Omnichannel offers customer benefits like click-and-collect and ship-from-store, that lower delivery times and costs, and boost in-store traffic and sales. A customer sees something they like in store? They can get it shipped to their home address. But the growing demand for e-commerce and delivery is putting pressure on last-mile logistics. What’s ‘last-mile’? This is the final step in the delivery process — all the way up to the buyer’s front door. Today, people expect faster and more flexible delivery. But this is causing a build-up on the roads. Bad news for our climate change crisis. Leaps forward in last-mile logistics are providing solutions.
#6. Delivering the Goods in New Ways
So what’s new about delivery? Amazon’s drone delivery service, Prime Air, may seem ideal for home deliveries, but there’s still a way to go before all households have the right infrastructure for them to be rolled out on a wider-scale. (Clue – it’s illegal to fly drones in dense neighbourhoods in most countries; and they can’t lift heavy boxes).
GPS is cutting out a lot of the hard work for delivery drivers. Many drivers now have GPS tracking software, which can design smarter routes based on traffic data. Companies can have a better idea of how demand is structured, how their customers behave, and how to adapt delivery systems to better serve customer needs.

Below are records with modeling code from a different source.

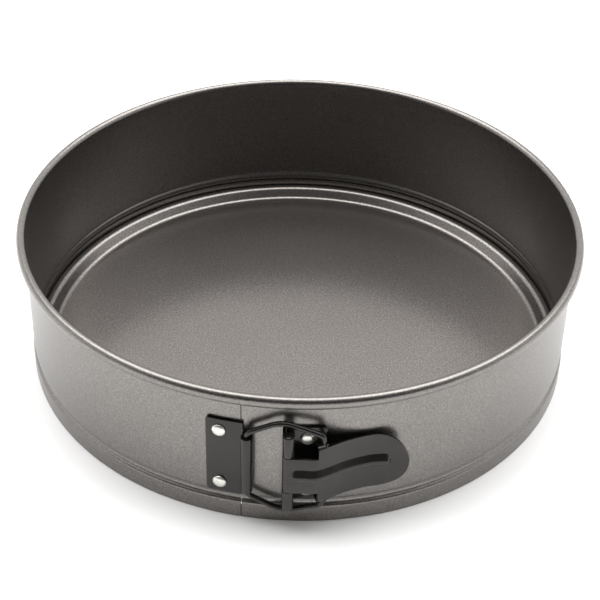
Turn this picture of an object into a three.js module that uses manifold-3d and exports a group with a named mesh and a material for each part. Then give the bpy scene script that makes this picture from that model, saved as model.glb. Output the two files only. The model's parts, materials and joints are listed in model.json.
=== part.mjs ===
// Springform pan: a loose base plate, a spring-steel ring that opens at the front,
// and a lever latch with a wire loop. Millimetres, +Z up, origin at the centre of the underside.
import * as THREE from 'three';
import { mergeVertices } from 'three/addons/utils/BufferGeometryUtils.js';
import Module from 'manifold-3d';

const wasm = await Module();
wasm.setup();

// ---- Driving dimensions -------------------------------------------------
const PAN_HEIGHT = 70;
const RIM_RADIUS = 131; // outside of the rolled rim
const CURL_RADIUS = 2.3; // outside radius of the roll itself
const SHEET = 0.8; // ring and base sheet
const CURL_END = -115; // where the roll stops, short of the wall, in degrees
const GAP = 0.3; // running gap between pieces that touch on the real pan
const OVERCUT = 1; // how far a cutting block runs past what it cuts
const CUTTER_CLEAR = 0.015; // keeps a cutter's faces off the faces of what it cuts
const SEAM_GAP = 0.4; // slit between the two ends of the ring
const RING_STEPS = 72; // facets round the pan
const POST_SIDES = 24;
const BORE_SIDES = 16;
const BEND_STEPS = 3; // facets round one bend of the sheet
const CURL_STEPS = 9;
const SEAM_DEGREES = -10; // seam, measured round from the front centre

const WALL_INNER = RIM_RADIUS - 2 * CURL_RADIUS;
const WALL_OUTER = WALL_INNER + SHEET;
const FOOT_STEP = 0.5; // how far the foot, which holds the base plate, stands out from the wall
const FOOT_OUTER = WALL_OUTER + FOOT_STEP;
const FOOT_ROUNDING = 0.6;
const SHOULDER_RADIUS = 1.8;
const SHOULDER = new THREE.Vector2(FOOT_OUTER - SHOULDER_RADIUS, 7.9); // centre of the foot's rounded top
const SHOULDER_TURN = 65; // how far it bends over, in degrees
const GROOVE_DEPTH = 0.9; // groove round the outside that stands proud inside
const GROOVE_LOW = 11;
const GROOVE_HIGH = 12.3;
const GROOVE_TOP = 13.2;

const BASE_PLAY = 0.5; // between the base plate's edge and the foot round it
const BASE_RADIUS = FOOT_OUTER - SHEET - BASE_PLAY;
const BASE_CREST_INSET = 1.4;
const BASE_CREST = new THREE.Vector2(BASE_RADIUS - BASE_CREST_INSET, 3.1); // centre of the rim's roll
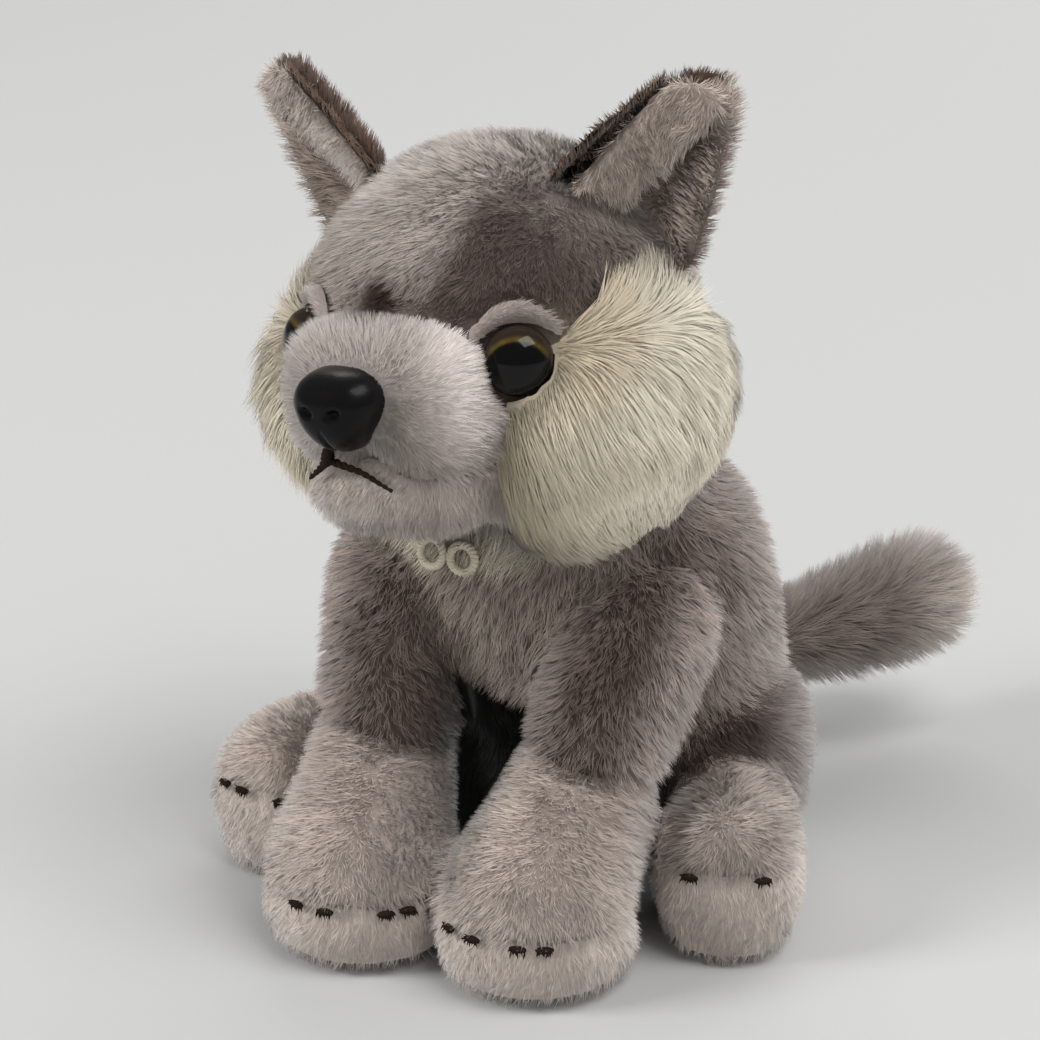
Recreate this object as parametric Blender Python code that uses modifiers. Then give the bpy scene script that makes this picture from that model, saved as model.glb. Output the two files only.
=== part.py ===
"""A sitting plush wolf: sewn and stuffed body, head, legs and tail, with moulded eyes and nose."""

import math

import bmesh
import bpy
from mathutils import Euler, Matrix, Vector
from mathutils.bvhtree import BVHTree

# Driving dimensions, in metres. The wolf faces -Y, its left side is +X, and the floor is z = 0.
SEAM_GAP = 0.0003
SIDES = (("left", 1), ("right", -1))

# Torso
SEAT_WIDTH = 0.088
SEAT_DEPTH = 0.078
SEAT_BULGE_HEIGHT = 0.022
SEAT_BACK = 0.014
CHEST_WIDTH = 0.092
CHEST_DEPTH = 0.064
CHEST_HEIGHT = 0.062
CHEST_FORWARD = 0.001
NECK_WIDTH = 0.056
NECK_HEIGHT = 0.094
SOLE_TRIM = 0.003

# Head, a ball that sits on the neck and looks a little to the wolf's right
HEAD_WIDTH = 0.079
HEAD_DEPTH = 0.077
HEAD_HEIGHT = 0.0755
HEAD_ASIDE = -0.0081
HEAD_FORWARD = 0.0062
HEAD_SINK = 0.02195
HEAD_TURN = math.radians(-11)
HEAD_TILT = math.radians(-5)

# Muzzle and chin
MUZZLE_WIDTH = 0.044
MUZZLE_HEIGHT = 0.034
MUZZLE_REACH = 0.0135
MUZZLE_RAISE = -0.0040
MUZZLE_BODY = 0.042
MUZZLE_SQUARENESS = 3.0
LIP_RISE = 0.42
CHIN_WIDTH = 0.040
CHIN_HEIGHT = 0.0215
CHIN_SETBACK = 0.003
CHIN_DROP = 0.0165

# Cheek ruffs
CHEEK_APART = 0.038
CHEEK_THICKNESS = 0.058
CHEEK_DEPTH = 0.066
CHEEK_HEIGHT = 0.061
CHEEK_FORWARD = 0.0033
CHEEK_DROP = 0.0112

# Eyes, nose and the washers that hold them
EYE_DIAMETER = 0.0138
EYE_DOME = 0.0055
EYE_SINK = 0.0015
EYE_ASIDE = math.radians(38.5)
EYE_RAISE = math.radians(1.5)
EYE_RIM = 0.0012
SHANK_DIAMETER = 0.0034
SHANK_LENGTH = 0.012
WASHER_DIAMETER = 0.011
WASHER_THICKNESS = 0.0014
NOSE_WIDTH = 0.0172
NOSE_HEIGHT = 0.0150
NOSE_DEPTH = 0.009
NOSE_RAISE = -0.0022
NOSTRIL_DIAMETER = 0.0034

# Eyelid rolls
BROW_THICKNESS = 0.0072
BROW_SPREAD = math.radians(62)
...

Smart lockers situated close to people’s addresses cut the risk of a failed delivery, and means that you can drop off multiple parcels in one stop.
With the gradual migration from physical to online, retailers are rethinking how brick-and-mortar stores deliver the overall customer experience. There’s an optimal middle-way between the digital and physical — combining the power of ecommerce with the appeal of good, old brick-and-mortar.
So you might bring out a variety of fulfillment options like click-and-collect. Smaller-format shops will present a curated selection of items but also encourage online orders in-store. And while software is helping some big players; it lets small business owners thrive as they seize greater control over aspects of their store and branch out into the world of social and online marketing.